スモールステップを積み重ねる

小さなことを積み重ねることが、とんでもないところへ行くただ一つの道

尊敬するイチロー選手が、2004年にMLBのシーズン最多安打記録を塗り替えた時に残したコメントです。(今のこどもにとって野球選手と言えば大谷翔平選手で、イチロー選手のことは知らない子が多いかもしれません。棋士で言えば、大谷選手=藤井聡太八冠、イチロー選手=羽生善治永世七冠のような存在と言えば、凄さが少し伝わるかもしれません。)

この言葉には、

-どんなに大きな目標や困難なタスクであっても、容易なスモールステップに分解できる
-スモールステップを踏まなければ、次の大きなステップに移ることはできない
-スモールステップを丁寧に積み重ねるのは、遅いようで一番速く、一番遠くまでたどり着く

という意味が含まれていると考えています。

しかし、現実は…

-スモールステップの切り刻み方が不十分で難解なラージステップになっている
-スモールステップが出来ていない、または、精度が低いうちに、次のステップに移ってしまう(100点満点にするのは逆に時間がかかるのでその必要はありません)
-難解なラージステップをできることが優れていること、競争相手よりも先んじていること、だという風潮がある

で、ほとんどの子が個々の能力よりも前のレベルで止まってしまうという事象が発生していると考えています。

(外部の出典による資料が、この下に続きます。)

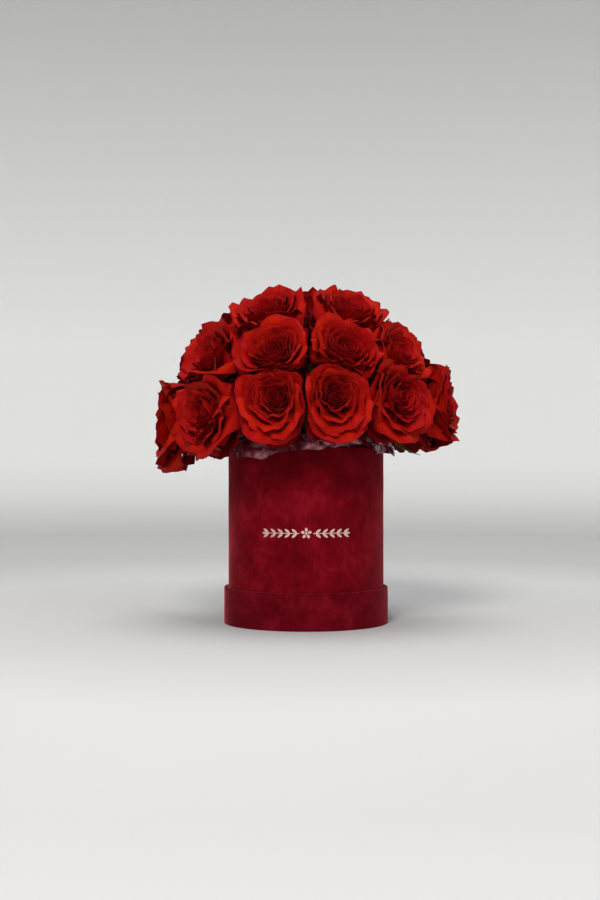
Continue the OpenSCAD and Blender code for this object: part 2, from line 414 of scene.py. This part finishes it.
def make_stage():
    """A pale floor that curves up into a round wall, so that every side has the same plain ground."""
    line = [(0.002, 0.0)]
    for t in np.linspace(0, math.pi / 2, 20):
        line.append((STAGE_RADIUS - STAGE_BEND + STAGE_BEND * math.sin(t),
                     STAGE_BEND - STAGE_BEND * math.cos(t)))
    line.append((STAGE_RADIUS, STAGE_HEIGHT))
    around = np.linspace(0, 2 * math.pi, STAGE_STEPS, endpoint=False)
    p = np.array([[(r * math.cos(t), r * math.sin(t), z) for t in around] for r, z in line])
    quads = grid_quads(len(line), STAGE_STEPS, closed=True)
    floor = mesh_piece("stage", p.reshape(-1, 3), [quads], stage_look(), 80)


def area_light(name, place, size, power, colour):
    """A round lamp that the camera doesn't see."""
    lamp = bpy.data.lights.new(name, "AREA")
    lamp.shape = "DISK"
    lamp.size = size
    lamp.energy = power
    lamp.color = colour
    holder = bpy.data.objects.new(name, lamp)
    bpy.context.scene.collection.objects.link(holder)
    holder.location = place
    holder.rotation_euler = (Vector(AIM) - Vector(place)).to_track_quat("-Z", "Y").to_euler()
    holder.visible_camera = False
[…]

今月、棋譜取りについて、ある保護者の方とやり取りする機会がありました。完璧な棋譜を残せるようになるのは、将棋倶楽部24のレーティング2,100点くらい=研修会C2くらいからでとても難しいことです。(この教室の受講生の棋譜を確認する限り、そのレベルでも完璧な棋譜を残している子はほとんどいないので、実際はもっと高い棋力に加えて年齢による頭の成長を求められるかもしれません。)

棋譜を残せるようになる、という目標に対して、ステップを分解していくと…
(この教室では、将棋会館初段以上=3部以上から棋譜取りを勧めています)

1. 棋譜を残す必要性、メリットを理解する

2. オンラインで対局した後、棋譜を残してログと付け合わせ、差分を抽出する(まずは1日1局、そうすると、あまりの違いに親子で愕然として心が折れそうになるのは間違いないですが、まずは現実を認識するしかありません)

3. 差分から明らかになった事象を整理する(棋譜が途中まで、こども自身が勝手に棋譜を創作=全く異なる棋譜になっている、手順前後、手順の抜け、など)

4. 事象の原因を分析する(「棋譜が途中まで」「こども自身が棋譜を創作」は棋譜を全く覚えていない、「手順前後」「手順の抜け」は、棋譜を大まかに覚えているが一手一手の意味を持って指していない、その原因は、定跡や手筋の理解不足、読みや意味付けが雑、など)

5. 棋譜取りと合わせて、原因を解決する学習を行う(定跡や手筋を理解する、丁寧に読んで指す、など)

6. 2~4を繰り返して、棋譜の精度を上げる(回数は個人差有 …と言っても、完璧な棋譜には上記の通り高い棋力を求められるので、100点満点の棋譜にはほぼなりませんが、自身の振り返りや先生に添削に耐えうるレベルの棋譜にはなります)

7. 大会、道場などリアルの対局でも棋譜を残してみる

8. 2~7を繰り返す中で棋力や将棋への理解が高まるにつれて、棋譜の精度が少しずつ向上する  

9. 完璧な棋譜を残せるようになる

さらに、

どのくらいの頻度で行うのか、
詰将棋を解くこと、対局すること、定跡書を読むこと、などとどのように時間配分するのか、
繰り返し行う中で、初回と2回目以降でどのような違いを出していくのか

によって、さらに細かなスモールステップに分解できるはずです。

こうしていくと、1つずつのステップやタスクはそれほど難しくなく、取り組むのが容易で、身につく可能性が高まるのは間違いありません。

スモールステップを積み重ねることは、詰将棋の解図力を高めること、定跡や手筋の理解を深めること、など全てに当てはまります。

日々の努力が成果につながるよう願っています。